As Mr. Taka explains craft beer is all about challenging long-held perceptions and using one’s imagination to make beer. “What I’m interested in is using vegetables and fruit, particularly what are known as Edo Yasai (vegetables traditionally grown in the Tokyo area during or before the Edo Period, 1600 to 1868),” he explains. “That’s the main reason we’re called Edo Tokyo Beer. I’ve made a brown ale with Japanese ginger (myoga) that won a silver medal at the Japan Craft Beer Festival last year and also a porter with the Naito chili pepper.” Naito chili peppers (Naito togarashi) were a popular Edo Period vegetable grown in the Shinjuku area and used as an ingredient in buckwheat noodles. Mild and high in umami, Naito Chili peppers fell from favour towards the end of the Edo Period as people began to prefer hotter peppers. The peppers were revived by an enterprising Shinjuku resident some ten years ago and are now flourishing again.
There are some 40 different Edo Yasai, including a melon (makuwa uri), Naito pumpkin, and ashitaba (a flowering leaf of the carrot family used in herbal medicine). The Fukagawa area of Koto-ku is famous for clams and Mr. Taka created a stir with his clam porter. “The succinic acid works on the calcium in the clam shells to produce a deep umami flavour, similar to an oyster stout. I’m interested in the marriage of two different flavours, fruits, spices or whatever,” he says. “My imagination was piqued by the amazing Marshmallow Porter from the Welsh brewer Tiny Rebel. Earlier this year I created Fukagawa Sparkling, a Belgian witbier containing Chardonnay juice, in collaboration with the Fukagawa Winery ( https://kotomise.jp/en_article/fukagawa-winery/).”
Next month’s lineup features a dark beer with chocolate and cherry, a botanical farmhouse ale with mandarin orange peel, lemon grass, coriander and the like, together with a Juicy Pale Ale. “There are a hundred different kinds of beer and a nearly unlimited possibility to combine malt, hops, botanicals, fruit and so on. There’s no limit,” says Mr. Taka.
Sometimes you need a bite to eat with your beer and On Tap delivers. This lamb and tomato stew with mashed potato looks very appealing.
The likes of fried chicken, bacon steak with mashed potato, chili con carne and a variety of appetizers are available.
The spacious upstairs room at On Tap hosts various events. “We had a rakugo (comic storytelling) evening recently and have plans for acoustic musical events as well,” said Mr. Taka. The room features the original wooden ceiling and many of the posts and beams. On Tap has a very pleasant natural, woody ambience.

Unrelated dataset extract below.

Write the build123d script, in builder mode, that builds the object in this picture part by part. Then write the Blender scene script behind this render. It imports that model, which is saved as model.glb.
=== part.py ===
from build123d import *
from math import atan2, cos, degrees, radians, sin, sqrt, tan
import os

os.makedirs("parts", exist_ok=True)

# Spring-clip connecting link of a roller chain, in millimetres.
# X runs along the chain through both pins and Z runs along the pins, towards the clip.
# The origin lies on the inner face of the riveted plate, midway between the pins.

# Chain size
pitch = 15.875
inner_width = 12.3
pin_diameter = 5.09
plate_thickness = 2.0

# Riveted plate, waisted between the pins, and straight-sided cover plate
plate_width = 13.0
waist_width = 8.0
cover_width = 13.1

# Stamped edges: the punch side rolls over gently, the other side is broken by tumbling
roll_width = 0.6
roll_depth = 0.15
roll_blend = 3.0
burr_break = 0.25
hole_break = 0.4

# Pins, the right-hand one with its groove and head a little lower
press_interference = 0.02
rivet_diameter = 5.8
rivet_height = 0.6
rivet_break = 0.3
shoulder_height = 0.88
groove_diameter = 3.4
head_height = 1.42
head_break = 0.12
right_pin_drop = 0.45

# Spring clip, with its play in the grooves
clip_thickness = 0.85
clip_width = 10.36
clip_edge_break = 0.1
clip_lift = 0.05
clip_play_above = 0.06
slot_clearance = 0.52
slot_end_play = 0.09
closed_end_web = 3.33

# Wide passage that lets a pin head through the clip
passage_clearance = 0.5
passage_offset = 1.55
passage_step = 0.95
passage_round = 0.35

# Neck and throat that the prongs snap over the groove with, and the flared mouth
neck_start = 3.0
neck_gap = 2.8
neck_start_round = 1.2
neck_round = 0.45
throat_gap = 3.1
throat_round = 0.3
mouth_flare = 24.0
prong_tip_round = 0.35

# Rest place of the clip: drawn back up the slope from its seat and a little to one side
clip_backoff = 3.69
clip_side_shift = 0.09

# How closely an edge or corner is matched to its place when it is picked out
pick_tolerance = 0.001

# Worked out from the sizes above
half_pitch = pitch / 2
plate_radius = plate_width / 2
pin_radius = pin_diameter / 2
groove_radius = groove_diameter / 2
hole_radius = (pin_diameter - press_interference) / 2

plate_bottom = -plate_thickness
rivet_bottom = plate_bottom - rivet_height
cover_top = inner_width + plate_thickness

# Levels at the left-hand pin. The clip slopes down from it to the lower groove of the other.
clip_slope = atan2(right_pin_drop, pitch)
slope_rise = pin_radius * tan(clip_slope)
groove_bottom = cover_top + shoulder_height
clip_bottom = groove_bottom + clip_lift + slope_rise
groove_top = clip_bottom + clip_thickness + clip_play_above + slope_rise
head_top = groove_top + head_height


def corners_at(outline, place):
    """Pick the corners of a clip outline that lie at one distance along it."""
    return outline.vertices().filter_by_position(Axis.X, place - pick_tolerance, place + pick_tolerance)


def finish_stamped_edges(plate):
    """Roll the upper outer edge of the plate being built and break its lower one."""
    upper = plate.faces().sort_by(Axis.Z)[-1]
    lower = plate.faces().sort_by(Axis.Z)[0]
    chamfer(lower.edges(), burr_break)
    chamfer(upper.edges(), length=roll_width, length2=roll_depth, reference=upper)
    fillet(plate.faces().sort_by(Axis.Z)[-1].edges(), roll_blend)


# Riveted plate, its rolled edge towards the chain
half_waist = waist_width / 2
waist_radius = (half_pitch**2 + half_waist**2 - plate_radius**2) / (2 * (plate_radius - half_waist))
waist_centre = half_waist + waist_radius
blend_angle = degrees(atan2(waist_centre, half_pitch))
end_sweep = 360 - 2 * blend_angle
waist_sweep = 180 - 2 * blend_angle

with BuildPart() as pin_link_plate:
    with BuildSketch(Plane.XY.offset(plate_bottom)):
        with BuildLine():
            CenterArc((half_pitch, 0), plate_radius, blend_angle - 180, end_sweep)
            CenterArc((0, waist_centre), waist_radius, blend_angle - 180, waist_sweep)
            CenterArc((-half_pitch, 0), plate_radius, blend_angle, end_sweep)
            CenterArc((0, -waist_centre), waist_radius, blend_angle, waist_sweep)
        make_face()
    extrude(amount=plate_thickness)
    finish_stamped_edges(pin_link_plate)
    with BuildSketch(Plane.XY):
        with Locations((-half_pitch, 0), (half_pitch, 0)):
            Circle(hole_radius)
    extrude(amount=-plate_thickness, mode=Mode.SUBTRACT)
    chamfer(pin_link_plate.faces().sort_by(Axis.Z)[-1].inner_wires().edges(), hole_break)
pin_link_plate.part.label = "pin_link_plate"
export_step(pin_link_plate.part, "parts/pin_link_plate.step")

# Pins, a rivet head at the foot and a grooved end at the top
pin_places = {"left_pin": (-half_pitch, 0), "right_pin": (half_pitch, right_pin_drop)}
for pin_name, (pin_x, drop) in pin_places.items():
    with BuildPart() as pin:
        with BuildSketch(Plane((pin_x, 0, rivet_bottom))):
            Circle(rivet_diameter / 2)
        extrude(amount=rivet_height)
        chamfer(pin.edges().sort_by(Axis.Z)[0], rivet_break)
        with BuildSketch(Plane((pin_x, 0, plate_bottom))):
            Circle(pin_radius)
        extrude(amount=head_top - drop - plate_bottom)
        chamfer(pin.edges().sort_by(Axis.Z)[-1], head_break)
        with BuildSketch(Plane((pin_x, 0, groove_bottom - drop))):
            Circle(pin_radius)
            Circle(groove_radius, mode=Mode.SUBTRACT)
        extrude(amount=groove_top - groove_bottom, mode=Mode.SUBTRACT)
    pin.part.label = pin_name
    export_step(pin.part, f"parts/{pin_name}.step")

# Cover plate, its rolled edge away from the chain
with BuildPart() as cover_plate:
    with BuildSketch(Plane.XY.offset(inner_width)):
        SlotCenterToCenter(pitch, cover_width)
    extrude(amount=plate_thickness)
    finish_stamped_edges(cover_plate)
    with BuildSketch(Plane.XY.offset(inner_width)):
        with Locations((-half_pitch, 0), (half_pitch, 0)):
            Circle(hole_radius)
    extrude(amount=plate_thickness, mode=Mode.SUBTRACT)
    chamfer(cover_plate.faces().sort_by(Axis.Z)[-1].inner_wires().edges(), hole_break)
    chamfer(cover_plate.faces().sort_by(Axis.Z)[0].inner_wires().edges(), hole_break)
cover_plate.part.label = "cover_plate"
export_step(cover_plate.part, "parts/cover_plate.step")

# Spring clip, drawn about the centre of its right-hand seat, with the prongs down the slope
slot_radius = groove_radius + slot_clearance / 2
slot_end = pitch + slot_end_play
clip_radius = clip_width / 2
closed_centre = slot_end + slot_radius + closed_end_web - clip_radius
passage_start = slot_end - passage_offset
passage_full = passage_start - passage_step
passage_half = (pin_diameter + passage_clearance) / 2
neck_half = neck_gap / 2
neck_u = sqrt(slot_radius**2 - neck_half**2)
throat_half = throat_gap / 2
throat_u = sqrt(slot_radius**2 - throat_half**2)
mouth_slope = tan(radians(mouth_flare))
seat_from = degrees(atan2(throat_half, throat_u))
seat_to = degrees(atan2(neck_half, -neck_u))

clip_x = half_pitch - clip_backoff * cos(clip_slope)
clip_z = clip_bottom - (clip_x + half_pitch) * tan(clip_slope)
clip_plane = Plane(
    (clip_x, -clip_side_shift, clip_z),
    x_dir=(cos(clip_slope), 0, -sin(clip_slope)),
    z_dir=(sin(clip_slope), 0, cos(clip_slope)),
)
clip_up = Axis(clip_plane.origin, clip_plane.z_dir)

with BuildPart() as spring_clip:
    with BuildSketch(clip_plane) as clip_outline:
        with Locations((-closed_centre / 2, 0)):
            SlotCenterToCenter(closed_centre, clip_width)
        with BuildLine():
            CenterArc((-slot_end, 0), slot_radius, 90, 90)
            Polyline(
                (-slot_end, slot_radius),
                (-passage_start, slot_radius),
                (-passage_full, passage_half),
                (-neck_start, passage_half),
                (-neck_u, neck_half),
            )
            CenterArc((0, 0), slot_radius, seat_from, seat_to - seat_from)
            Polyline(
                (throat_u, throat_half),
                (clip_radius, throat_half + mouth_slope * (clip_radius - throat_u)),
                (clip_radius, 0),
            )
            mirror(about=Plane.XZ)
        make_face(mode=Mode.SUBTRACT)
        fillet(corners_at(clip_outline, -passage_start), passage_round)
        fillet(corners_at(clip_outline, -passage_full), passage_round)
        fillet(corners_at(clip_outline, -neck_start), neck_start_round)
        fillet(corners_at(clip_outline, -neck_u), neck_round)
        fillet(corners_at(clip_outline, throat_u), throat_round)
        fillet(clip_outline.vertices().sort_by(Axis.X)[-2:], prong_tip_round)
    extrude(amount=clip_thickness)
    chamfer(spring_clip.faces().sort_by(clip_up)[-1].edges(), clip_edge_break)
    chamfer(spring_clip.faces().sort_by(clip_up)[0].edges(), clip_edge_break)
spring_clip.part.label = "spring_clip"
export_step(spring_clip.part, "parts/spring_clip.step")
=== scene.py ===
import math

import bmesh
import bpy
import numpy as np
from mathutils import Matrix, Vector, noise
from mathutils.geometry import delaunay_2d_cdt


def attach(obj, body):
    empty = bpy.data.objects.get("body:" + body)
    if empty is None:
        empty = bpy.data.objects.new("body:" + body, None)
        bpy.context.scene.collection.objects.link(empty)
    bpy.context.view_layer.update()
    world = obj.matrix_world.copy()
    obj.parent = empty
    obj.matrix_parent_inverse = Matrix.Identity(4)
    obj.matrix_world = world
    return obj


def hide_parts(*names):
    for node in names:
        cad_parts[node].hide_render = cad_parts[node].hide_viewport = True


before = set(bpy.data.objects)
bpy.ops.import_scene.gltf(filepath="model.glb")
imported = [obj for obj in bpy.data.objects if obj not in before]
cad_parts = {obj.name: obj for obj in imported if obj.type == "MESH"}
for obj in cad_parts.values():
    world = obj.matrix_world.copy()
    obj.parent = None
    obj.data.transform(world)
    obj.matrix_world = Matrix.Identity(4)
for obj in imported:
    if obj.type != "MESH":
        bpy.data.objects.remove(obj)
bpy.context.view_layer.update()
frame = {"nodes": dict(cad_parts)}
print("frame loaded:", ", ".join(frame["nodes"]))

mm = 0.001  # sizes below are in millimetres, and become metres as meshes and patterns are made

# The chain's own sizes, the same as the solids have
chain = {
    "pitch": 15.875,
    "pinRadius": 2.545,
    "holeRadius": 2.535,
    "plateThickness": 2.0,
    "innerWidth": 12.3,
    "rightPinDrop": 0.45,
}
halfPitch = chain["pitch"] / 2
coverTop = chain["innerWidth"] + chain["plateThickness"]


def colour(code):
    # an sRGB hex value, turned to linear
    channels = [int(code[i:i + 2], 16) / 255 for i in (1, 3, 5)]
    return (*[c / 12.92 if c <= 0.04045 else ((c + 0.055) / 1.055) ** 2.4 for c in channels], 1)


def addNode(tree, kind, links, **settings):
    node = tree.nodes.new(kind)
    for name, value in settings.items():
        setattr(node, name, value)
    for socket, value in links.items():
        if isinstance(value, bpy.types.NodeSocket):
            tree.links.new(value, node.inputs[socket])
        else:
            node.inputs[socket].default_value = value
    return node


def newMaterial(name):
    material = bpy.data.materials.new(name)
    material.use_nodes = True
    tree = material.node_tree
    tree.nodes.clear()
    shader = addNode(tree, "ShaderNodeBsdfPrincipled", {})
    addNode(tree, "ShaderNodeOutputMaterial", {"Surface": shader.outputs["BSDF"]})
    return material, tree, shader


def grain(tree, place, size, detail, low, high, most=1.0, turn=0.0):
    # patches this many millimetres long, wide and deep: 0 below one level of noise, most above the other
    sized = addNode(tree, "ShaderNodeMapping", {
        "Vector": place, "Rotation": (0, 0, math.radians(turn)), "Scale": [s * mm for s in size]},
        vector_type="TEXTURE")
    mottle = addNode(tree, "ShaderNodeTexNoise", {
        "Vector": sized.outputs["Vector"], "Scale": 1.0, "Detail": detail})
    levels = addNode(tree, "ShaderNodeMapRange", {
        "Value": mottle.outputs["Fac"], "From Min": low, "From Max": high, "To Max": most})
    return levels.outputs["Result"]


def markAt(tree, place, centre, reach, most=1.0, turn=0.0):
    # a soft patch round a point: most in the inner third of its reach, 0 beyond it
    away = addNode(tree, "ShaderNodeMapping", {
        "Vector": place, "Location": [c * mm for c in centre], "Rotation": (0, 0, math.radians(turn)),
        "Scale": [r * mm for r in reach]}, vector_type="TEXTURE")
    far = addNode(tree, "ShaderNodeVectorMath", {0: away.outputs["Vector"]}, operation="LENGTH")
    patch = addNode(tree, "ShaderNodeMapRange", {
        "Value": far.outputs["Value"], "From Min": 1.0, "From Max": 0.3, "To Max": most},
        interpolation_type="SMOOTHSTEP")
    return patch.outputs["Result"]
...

And what of the future? “As regards beer, we brew roughly one season behind, so now I’m thinking about Christmas beers, the kind of spicy beers popular in Europe that can be drunk hot. Dark, strong winter ales, as well. With next year’s Olympics in mind I might make an Olympic ale to commemorate the event but I haven’t made any plans yet. In terms of the bar, I want it to become part of the local community and have local residents drop in for a beer and a chat.”
Mr. Taka’s remarkable enthusiasm is infectious. It certainly needs to be considering the incredibly long, complicated, expensive and difficult process of starting a brewery. If you’re a beer lover in Tokyo bookmark this page and head straight for On Tap at your earliest. The beer awaits!